Repeat the lines that follow, leaving nothing out.

+ + +

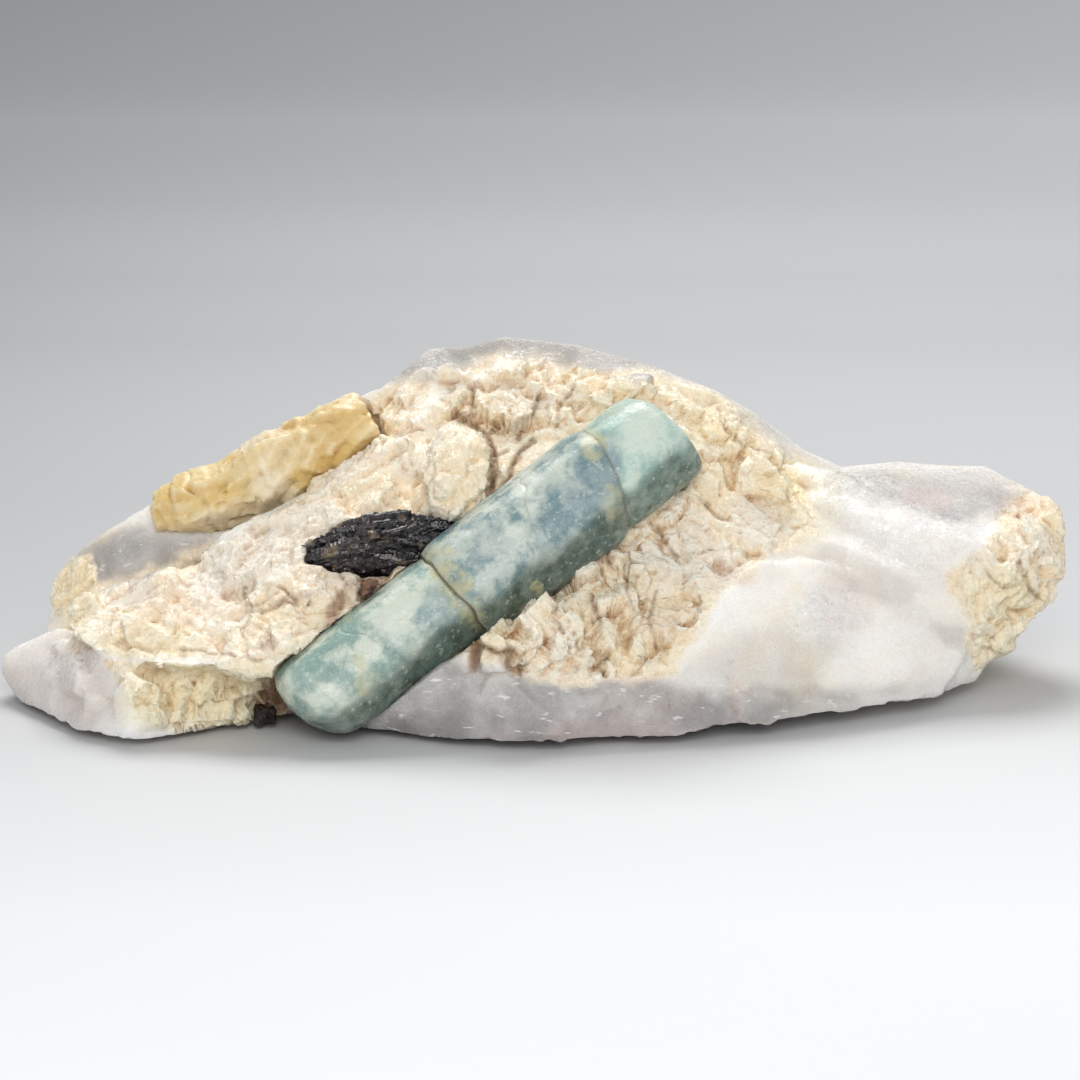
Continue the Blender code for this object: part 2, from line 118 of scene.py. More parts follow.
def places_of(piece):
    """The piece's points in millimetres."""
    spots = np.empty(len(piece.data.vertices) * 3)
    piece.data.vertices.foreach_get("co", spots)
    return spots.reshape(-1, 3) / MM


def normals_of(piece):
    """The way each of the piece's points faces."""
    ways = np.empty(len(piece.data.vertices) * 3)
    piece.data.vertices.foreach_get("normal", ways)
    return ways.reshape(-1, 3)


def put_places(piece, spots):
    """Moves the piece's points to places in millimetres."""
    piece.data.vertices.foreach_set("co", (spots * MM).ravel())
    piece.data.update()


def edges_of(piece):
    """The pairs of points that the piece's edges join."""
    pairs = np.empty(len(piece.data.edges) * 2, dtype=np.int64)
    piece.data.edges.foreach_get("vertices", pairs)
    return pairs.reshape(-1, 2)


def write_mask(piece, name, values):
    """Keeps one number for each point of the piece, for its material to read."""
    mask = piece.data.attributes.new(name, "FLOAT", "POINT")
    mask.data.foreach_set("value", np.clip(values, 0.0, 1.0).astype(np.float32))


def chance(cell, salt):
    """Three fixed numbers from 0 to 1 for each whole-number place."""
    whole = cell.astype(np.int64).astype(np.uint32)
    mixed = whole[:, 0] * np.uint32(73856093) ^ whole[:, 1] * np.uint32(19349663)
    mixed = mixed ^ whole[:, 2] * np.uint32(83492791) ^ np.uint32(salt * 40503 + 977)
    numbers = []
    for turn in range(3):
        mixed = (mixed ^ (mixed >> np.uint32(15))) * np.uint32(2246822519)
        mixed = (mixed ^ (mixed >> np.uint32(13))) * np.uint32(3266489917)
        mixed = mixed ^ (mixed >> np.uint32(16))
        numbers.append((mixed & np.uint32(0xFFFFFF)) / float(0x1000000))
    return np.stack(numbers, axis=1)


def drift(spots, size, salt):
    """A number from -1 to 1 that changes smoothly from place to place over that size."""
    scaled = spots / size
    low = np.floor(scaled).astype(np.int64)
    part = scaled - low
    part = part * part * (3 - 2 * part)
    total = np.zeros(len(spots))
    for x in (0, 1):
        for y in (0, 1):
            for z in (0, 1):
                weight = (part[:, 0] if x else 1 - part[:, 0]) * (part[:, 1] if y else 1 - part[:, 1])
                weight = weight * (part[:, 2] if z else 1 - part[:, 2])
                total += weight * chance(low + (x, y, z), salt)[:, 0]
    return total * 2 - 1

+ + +

▶ [Expected output]
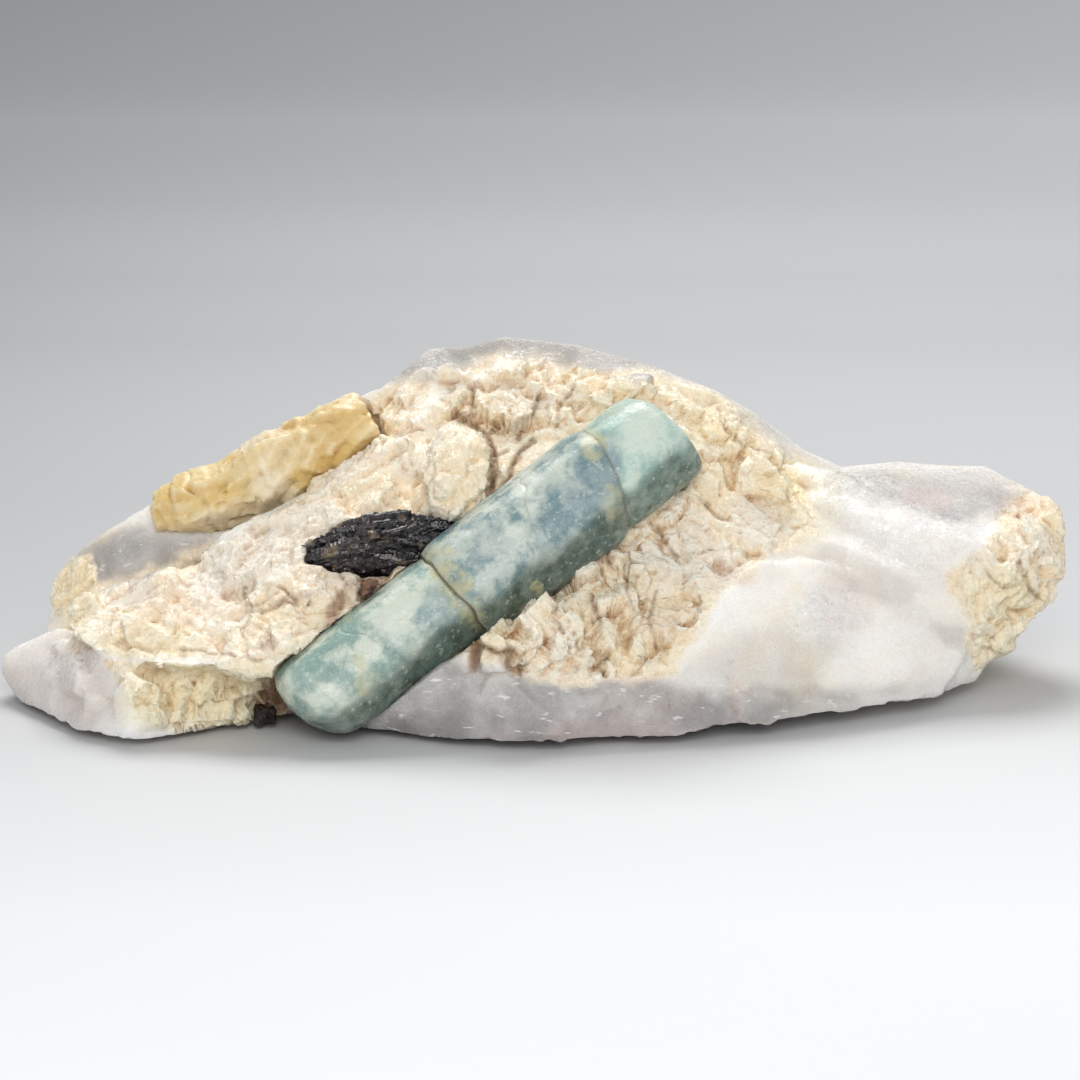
Continue the Blender code for this object: part 2, from line 118 of scene.py. More parts follow.
def places_of(piece):
    """The piece's points in millimetres."""
    spots = np.empty(len(piece.data.vertices) * 3)
    piece.data.vertices.foreach_get("co", spots)
    return spots.reshape(-1, 3) / MM


def normals_of(piece):
    """The way each of the piece's points faces."""
    ways = np.empty(len(piece.data.vertices) * 3)
    piece.data.vertices.foreach_get("normal", ways)
    return ways.reshape(-1, 3)


def put_places(piece, spots):
    """Moves the piece's points to places in millimetres."""
    piece.data.vertices.foreach_set("co", (spots * MM).ravel())
    piece.data.update()


def edges_of(piece):
    """The pairs of points that the piece's edges join."""
    pairs = np.empty(len(piece.data.edges) * 2, dtype=np.int64)
    piece.data.edges.foreach_get("vertices", pairs)
    return pairs.reshape(-1, 2)


def write_mask(piece, name, values):
    """Keeps one number for each point of the piece, for its material to read."""
    mask = piece.data.attributes.new(name, "FLOAT", "POINT")
    mask.data.foreach_set("value", np.clip(values, 0.0, 1.0).astype(np.float32))


def chance(cell, salt):
    """Three fixed numbers from 0 to 1 for each whole-number place."""
    whole = cell.astype(np.int64).astype(np.uint32)
    mixed = whole[:, 0] * np.uint32(73856093) ^ whole[:, 1] * np.uint32(19349663)
    mixed = mixed ^ whole[:, 2] * np.uint32(83492791) ^ np.uint32(salt * 40503 + 977)
    numbers = []
    for turn in range(3):
        mixed = (mixed ^ (mixed >> np.uint32(15))) * np.uint32(2246822519)
        mixed = (mixed ^ (mixed >> np.uint32(13))) * np.uint32(3266489917)
        mixed = mixed ^ (mixed >> np.uint32(16))
        numbers.append((mixed & np.uint32(0xFFFFFF)) / float(0x1000000))
    return np.stack(numbers, axis=1)


def drift(spots, size, salt):
    """A number from -1 to 1 that changes smoothly from place to place over that size."""
    scaled = spots / size
    low = np.floor(scaled).astype(np.int64)
    part = scaled - low
    part = part * part * (3 - 2 * part)
    total = np.zeros(len(spots))
    for x in (0, 1):
        for y in (0, 1):
            for z in (0, 1):
                weight = (part[:, 0] if x else 1 - part[:, 0]) * (part[:, 1] if y else 1 - part[:, 1])
                weight = weight * (part[:, 2] if z else 1 - part[:, 2])
                total += weight * chance(low + (x, y, z), salt)[:, 0]
    return total * 2 - 1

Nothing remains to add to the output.